A young man the same age as Long, who killed 10 people a week after Long killed 8 for an as yet unknown motive. More poignantly, how once we knew that his name was Ahmad Al Aliwi Alissa… all comparative speculation about his motive ceased immediately.
The tweety masses were happy to assign Long the motive (even though he had given his already) of racial hatred. But they are very very silent on Alissa, the Syrian immigrant.
Speculation around Alissa is suggesting his personal history included aggression, paranoia, and an assault conviction from high school. Wrestling peers stated he was removed from the team after a violent verbal outburst from losing a match in which he threatened to kill his team mates. Family, including his older brother seem to indicate he suffered mental illness. Some sources are saying his social media was rapidly anti-American, perhaps self-radicalized?

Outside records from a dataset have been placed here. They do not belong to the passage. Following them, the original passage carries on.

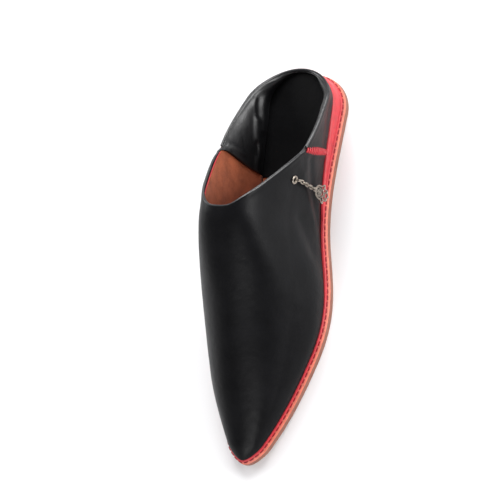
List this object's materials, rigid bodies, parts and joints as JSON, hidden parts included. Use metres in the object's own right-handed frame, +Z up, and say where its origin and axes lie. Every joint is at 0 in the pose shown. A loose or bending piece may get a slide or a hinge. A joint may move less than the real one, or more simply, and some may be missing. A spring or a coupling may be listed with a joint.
{
  "type": "babouche slipper",
  "caption": "Pointed leather babouche slipper with an open heel quarter, wedge heel, flat leather sole and a hand charm on a short chain.",
  "frame": {"origin": "on the floor under the middle of the sole's length and width", "axes": "+Z up, heel towards +Y, toe towards -Y, the charm's side towards +X (the wearer's left)"},
  "size_m": [0.0846, 0.268, 0.091],
  "materials": {
    "black_leather": "smooth black nappa with a soft sheen and a fine grain",
    "red_leather": "crimson leather, softly waxed",
    "sole_leather": "brown vegetable-tanned sole leather with a salmon bevelled edge",
    "suede": "rust-brown suede, matt with a short nap",
    "thread": "waxed crimson thread",
    "antique_silver": "antique silver, dark in its recesses"
  },
  "bodies": {
    "shoe": {"outsole": "sole_leather", "midsole": "red_leather", "heel_wedge": "red_leather", "upper": "black_leather", "insole": "suede", "eyelet": "antique_silver"},
    "chain": {"chain_link_1": "antique_silver", "chain_link_2": "antique_silver", "chain_link_3": "antique_silver", "chain_link_4": "antique_silver", "chain_link_5": "antique_silver", "chain_link_6": "antique_silver"},
    "charm": {"charm": "antique_silver"}
  },
  "joints": [
    {"name": "chain_swing", "type": "hinge", "parent": "shoe", "child": "chain", "pos_m": [0.03202, 0.046, 0.0486], "axis": [1, 0, 0], "range_deg": [-60, 30]},
    {"name": "charm_swing", "type": "hinge", "parent": "chain", "child": "charm", "pos_m": [0.03202, 0.046, 0.0318], "axis": [1, 0, 0], "range_deg": [-45, 45]}
  ]
}
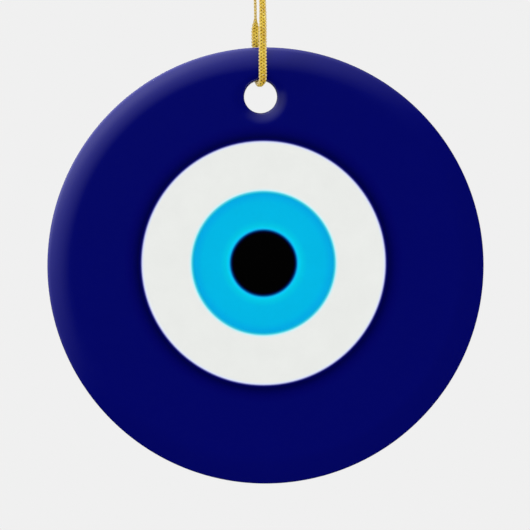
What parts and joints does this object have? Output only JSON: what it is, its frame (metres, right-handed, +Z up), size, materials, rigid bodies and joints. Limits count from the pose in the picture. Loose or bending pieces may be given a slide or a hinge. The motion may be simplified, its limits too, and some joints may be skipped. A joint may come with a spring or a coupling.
{
  "type": "evil eye ornament",
  "caption": "Round glazed ceramic disc with an eye printed on each face, hung by a knotted gold cord loop through a hole near its rim.",
  "frame": {"origin": "inside top of the cord's loop, where a hook bears, just under the knot", "axes": "+Z up, the front face looks along -Y, +X to the right as seen from the front"},
  "size_m": [0.073, 0.0066, 0.146],
  "materials": {
    "white_ceramic": "gloss",
    "navy_print": "gloss",
    "white_print": "gloss",
    "light_blue_print": "gloss",
    "black_print": "gloss",
    "gold_cord": "metallic yarn"
  },
  "bodies": {
    "hanger": {"cord_knot": "gold_cord", "front_cord_tail": "gold_cord", "back_cord_tail": "gold_cord"},
    "strands": {"hanging_cord": "gold_cord"},
    "ornament": {"ceramic_disc": "white_ceramic", "front_navy_field": "navy_print", "front_white_ring": "white_print", "front_blue_ring": "light_blue_print", "front_pupil": "black_print", "back_navy_field": "navy_print", "back_white_ring": "white_print", "back_blue_ring": "light_blue_print", "back_pupil": "black_print"}
  },
  "joints": [
    {"name": "twist", "type": "hinge", "parent": "hanger", "child": "strands", "pos_m": [0, 0, 0], "axis": [0, 0, 1], "range_deg": [-180, 180], "stiffness_Nm_per_rad": 0.000035},
    {"name": "swing", "type": "hinge", "parent": "strands", "child": "ornament", "pos_m": [0, 0, -0.064], "axis": [0, 1, 0], "range_deg": [-90, 90]}
  ]
}
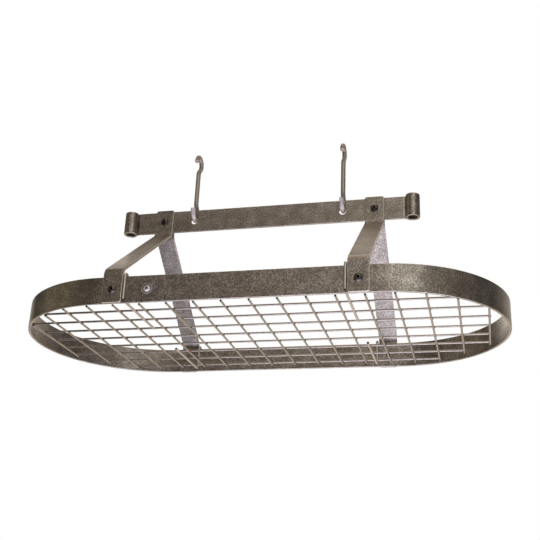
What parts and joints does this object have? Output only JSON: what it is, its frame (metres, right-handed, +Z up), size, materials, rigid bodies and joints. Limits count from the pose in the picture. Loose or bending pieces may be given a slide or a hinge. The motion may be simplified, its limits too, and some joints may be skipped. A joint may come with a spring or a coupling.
{
  "type": "hanging pot rack",
  "caption": "Oval hanging pot rack of flat steel bar with a lift-out wire grid, straps up to a top bar with rolled eyes, and ceiling hangers.",
  "frame": {"origin": "midway between the two hangers' upper hooks, at the height where they bear on the ceiling fixings; the rack hangs below it", "axes": "+X runs along the rack to its right, +Y from its front to its back, +Z up"},
  "size_m": [0.942, 0.4622, 0.4167],
  "materials": {
    "hammered_coat": "satin brown-grey hammered powder coat with pale flecks",
    "coated_wire": "satin warm grey coat",
    "hanger_rod": "satin brown-grey coat",
    "black_screws": "black oxide",
    "bright_screw": "bright zinc",
    "washer": "dull zinc"
  },
  "bodies": {
    "hangers": {"hanger_left": "hanger_rod", "hanger_right": "hanger_rod"},
    "rack": {"band": "hammered_coat", "top_bar": "hammered_coat", "strap_front_left": "hammered_coat", "strap_front_right": "hammered_coat", "strap_back_left": "hammered_coat", "strap_back_right": "hammered_coat", "strap_foot_screws": "black_screws", "strap_head_screws": "black_screws", "strap_head_nuts": "black_screws", "bright_screw": "bright_screw", "bright_screw_washer": "washer"},
    "grid": {"long_wire_1": "coated_wire", "long_wire_2": "coated_wire", "long_wire_3": "coated_wire", "long_wire_4": "coated_wire", "long_wire_5": "coated_wire", "long_wire_6": "coated_wire", "long_wire_7": "coated_wire", "long_wire_8": "coated_wire", "cross_wire_left_1": "coated_wire", "cross_wire_left_2": "coated_wire", "cross_wire_left_3": "coated_wire", "cross_wire_left_4": "coated_wire", "cross_wire_left_5": "coated_wire", "cross_wire_left_6": "coated_wire", "cross_wire_left_7": "coated_wire", "cross_wire_left_8": "coated_wire", "cross_wire_left_9": "coated_wire", "cross_wire_right_1": "coated_wire", "cross_wire_right_2": "coated_wire", "cross_wire_right_3": "coated_wire", "cross_wire_right_4": "coated_wire", "cross_wire_right_5": "coated_wire", "cross_wire_right_6": "coated_wire", "cross_wire_right_7": "coated_wire", "cross_wire_right_8": "coated_wire", "cross_wire_right_9": "coated_wire", "grid_hook_front_left": "coated_wire", "grid_hook_front_right": "coated_wire", "grid_hook_back_left": "coated_wire", "grid_hook_back_right": "coated_wire"}
  },
  "joints": [
    {"name": "rack_swing", "type": "hinge", "parent": "hangers", "child": "rack", "pos_m": [0, 0, -0.1295], "axis": [1, 0, 0], "range_deg": [-30, 30]},
    {"name": "grid_lift", "type": "slide", "parent": "rack", "child": "grid", "axis": [0, 0, 1], "range_m": [0, 0.05]}
  ]
}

My question in this instance is, why wasn’t he ‘Red Flagged’? Why wasn’t Alissa prohibited, even temporarily due to his alleged paranoid state? What are the circumstances that led to Alissa being able to buy the Ruger AR pistol if all of this was known about him? “We” knew, combined, all of these things about Alissa ahead of time and yet NICS didn’t?
Does that perhaps mean, background checks don’t work? That someone as apparently paranoid and aggressive as Alissa is, exactly who NICS is supposed to screen, didn’t get screened? Perhaps, because they can’t?
The mass shooting suspect has made statements to investigators, Dougherty said.
“We’re collecting those statements now and we’ll be providing those in the weeks ahead,” Dougherty said. – CNN
What will those statements be? But more importantly will we (meaning the loud social voices) assign a motive to Alissa as rapidly and defiantly as we did Long?
Or does the fact it turns out it was a Syrian change the convenience of that narrative too much?
I mean.. we know that answer. But I will still ask the question.